Wojtek, um jovem polaco que esteve vários meses em Lisboa a preparar o Encontro, conta as visitas que fez à Quinta da Serra:
«A Quinta da Serra é um bairro pobre do Prior Velho, nos arredores de Lisboa. Aquele local impressionou-me muito na primeira vez que lá fui. Perto de vários prédios de habitação social, tinha à minha frente um grande bairro feito de barracas e pequenas casas pré-fabricadas, ocupadas por imigrantes africanos. Algumas destas construções estavam completamente em ruínas. Em cima dos telhados acumulava-se uma grande variedade de objectos, coisas que as pessoas normalmente deitam fora: pneus velhos, cadeiras partidas, brinquedos. Disseram-me que, em certos casos, vivem nestas casas várias famílias, chegando por vezes a viver juntas trinta pessoas.

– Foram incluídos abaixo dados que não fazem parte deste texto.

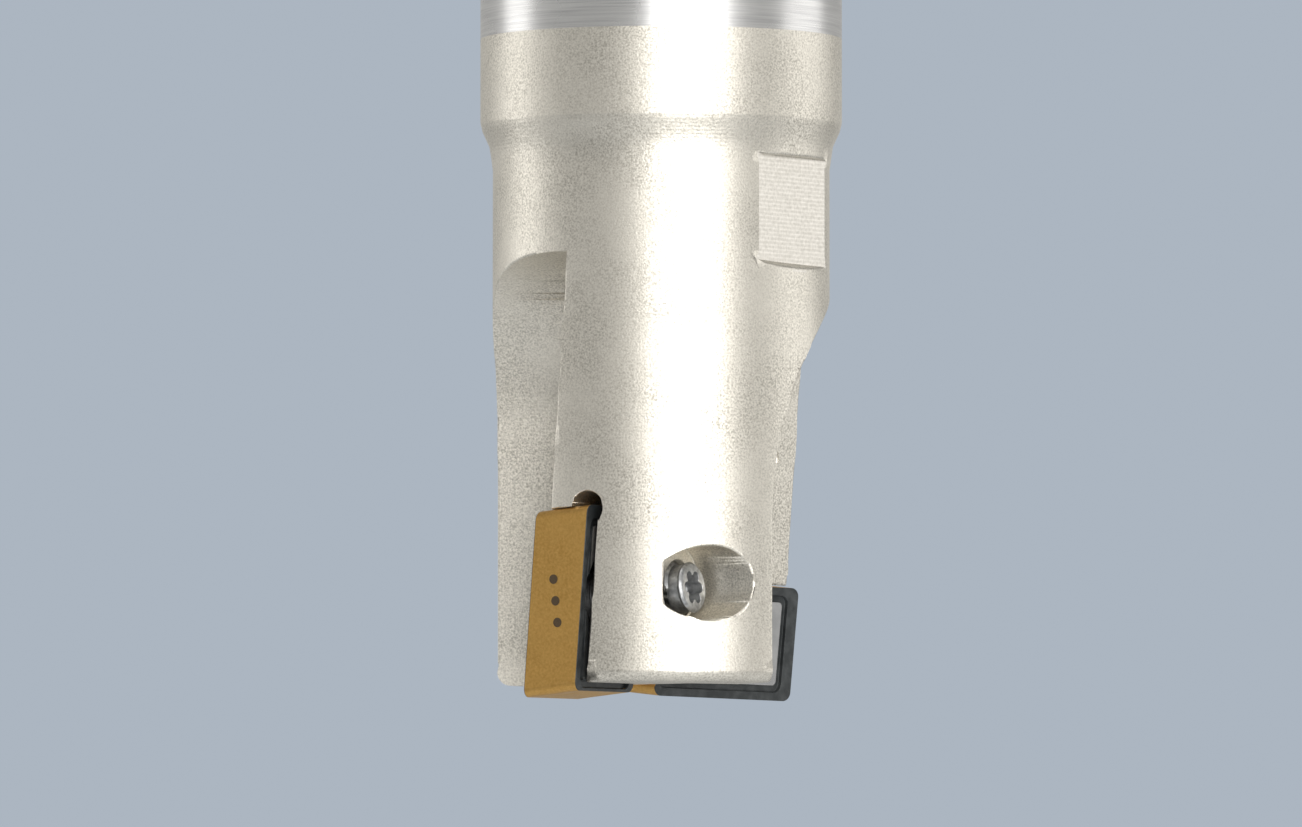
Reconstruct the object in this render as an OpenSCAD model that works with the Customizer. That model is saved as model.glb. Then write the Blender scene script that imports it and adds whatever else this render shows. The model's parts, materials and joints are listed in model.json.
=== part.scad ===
// Indexable shank milling cutter with two edge positions: one insert stands upright and
// cuts the side wall, the other lies flat across the middle and cuts the floor.
// Millimetres, +Z up along the tool axis. The origin is on the axis, in the plane of the
// lowest cutting edges, and -Y is the side that shows the upright insert's flank.

/* [Shank] */
// Diameter of the clamping shank
shank_d = 32; // [30:0.5:40]
// Length of the clamping shank
shank_l = 60; // [50:1:80]
// Chamfer on the end of the shank
shank_chamfer = 1; // [0.5:0.1:2]
// Depth of each clamping flat below the shank's surface
clamp_flat_depth = 2; // [1:0.1:2.5]
// Length of each clamping flat along the shank
clamp_flat_l = 14; // [8:0.5:16]
// Distance of the first clamping flat's middle from the shank's end
clamp_flat_first = 17; // [12:0.5:18]
// Distance from one clamping flat's middle to the next
clamp_flat_pitch = 19; // [18:0.5:22]

/* [Neck] */
// Diameter of the body below the shoulder
neck_d = 29.8; // [28:0.1:30]
// Height of the shoulder above the cutting plane
neck_l = 51; // [48:0.5:80]
// Height of the flare that joins the neck to the shoulder
flare_h = 4.2; // [3:0.1:4.5]
// Height of the body's end face above the cutting plane
end_gap = 1.3; // [0.8:0.1:1.6]
// Rounding of the body's lower rim
rim_r = 1.2; // [0.4:0.1:1.6]
// Size across the two spanner flats
spanner_af = 28; // [25:0.1:28.4]
// Width of each spanner flat along the axis
spanner_w = 9.4; // [6:0.1:9.6]
// Distance from the shoulder down to the spanner flats
spanner_drop = 3.5; // [3:0.1:5]

/* [Inserts] */
// Long side of an insert
insert_l = 16; // [14:0.1:17]
// Short side of an insert
insert_w = 10.1; // [9.6:0.1:11]
// Thickness of an insert along its screw
insert_t = 5.3; // [4.8:0.1:6]
// Radius of an insert's corners
corner_r = 0.8; // [0.4:0.1:1.2]
// Slope of the insert's two faces along its long side, in degrees
face_slope = 10.5; // [6:0.5:12]
// Tilt of both seats, which gives the end edges their clearance, in degrees
seat_tilt = 6; // [4:0.5:7]
// Width of the flat land along the cutting edges
edge_land = 0.75; // [0.4:0.05:1]
// Width of the chip groove behind the land
groove_w = 0.6; // [0.3:0.05:0.8]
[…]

Durante a nossa primeira visita encontrámos muita gente. Estavam sentadas ao ar livre algumas pessoas de idade, e fomos cumprimentá-las: ‘Olá’, ‘Bom dia’, ‘Tudo bem?’. Elas conheciam bem a pessoa que nos acompanhava, que dá uma ajuda voluntária neste bairro há vários anos. Todas as pessoas nos sorriam e nos cumprimentavam. Algumas senhoras cozinhavam. Numa ruela, uma senhora lavava a cabeça de uma rapariguita. Aí perto, um homem consertava um grande buraco no telhado da sua casa. Ao longe, ouvia-se uma música ritmada, que vinha de um grupo de jovens acompanhados por cães com ar feroz. Alguém me disse que se organizam por vezes combates de cães. Foi a primeira vez na minha vida que entrei num bairro daqueles. Sentia-me como se estivesse noutro mundo. A minha primeira reacção foi de ter medo, talvez por causa das histórias que tinha ouvido. Mas ao mesmo tempo havia algo de extraordinário naquele lugar e no olhar das pessoas que encontrávamos.
«Como acolher quando se vive em condições tão difíceis?»
A certa altura, vi, por trás de uma grade, um grande póster colorido, colado na fachada de um dos prédios. Era um convite para o Encontro de Taizé. Podia ler-se em grandes letras a palavra ‘CONFIANÇA’. Sim, o Prior Velho era uma das paróquias que se preparava para acolher jovens durante o Encontro em Lisboa. Mas como se poderia acolher na Quinta da Serra, quando as pessoas que aí habitam vivem em condições tão difíceis?
A peregrinação de confiança começou ali com uma oração semanal. Todas as semanas, jovens da Quinta da Serra e de uma outra zona da paróquia, em conjunto com os padres e as irmãzinhas de Jesus que aí vivem, criaram o hábito de preparar uma oração em volta da Cruz. À entrada do bairro, um grupo de crianças esperava as pessoas que vinham de fora e levava-as pelas ruas escuras até uma casa no centro da Quinta: numa grande sala tudo tinha sido preparado de uma maneira simples e bonita. A sala enchia-se rapidamente, sobretudo com crianças, mas também com jovens e pessoas de idade do bairro. Depois da oração à volta da Cruz, os nossos hospedeiros convidavam-nos para uma pequena festa, muito alegre. Partilhavam connosco o que tinham de melhor. Alguém tinha preparado um bolo, outros serviam o chá…
Víamos que muitos deles desejavam muito acolher jovens em suas casas, apesar das suas condições de vida. A comunidade da Quinta da Serra decidiu por fim utilizar o edifício da associação do bairro como camarata. Os jovens trabalharam arduamente durante várias semanas seguidas para prepararem o local. Durante o Encontro, muitos deles acompanharam os doze jovens franceses e polacos que aí ficaram alojados. Alguns dormiram com eles no local da associação. Todos os dias, havia uma rotação das famílias que preparavam o pequeno-almoço e a refeição da noite. A presidente da associação não teve férias durante o Encontro e tinha que se levantar às 6h da manhã para ir trabalhar. No entanto, todas as noites ela estava presente para ajudar a acolher os jovens. Só conseguia dormir três horas por noite... e não era a única nessa situação! No último dia, as famílias e os jovens acolhidos choravam e sorriam nos braços uns dos outros.
Depois do Encontro, voltei lá uma última vez. Em frente a uma casa encontrei um rapazinho de 6 anos. Mostrou-me a sua casa e pediu-me para jogar com ele aos berlindes. Ensinou-me as regras do jogo e começámos a jogar. Rapidamente vieram ter connosco outras crianças. No final, o rapazinho pedia-me para ficar mais tempo com ele e eu respondi que já não podia ficar mais tempo. Pediu-me então para voltar e eu disse-lhe que ia tentar. Não sei se lá voltarei um dia, mas tenho a certeza que a Quinta da Serra é agora um lugar diferente, apesar de parecer exactamente o mesmo. Nesta última visita vi como a Quinta era um local belo. Belo pela beleza e simplicidade das pessoas que aí vivem. Recebi muito lá e tenho a certeza que vai continuar lá alguma coisa.»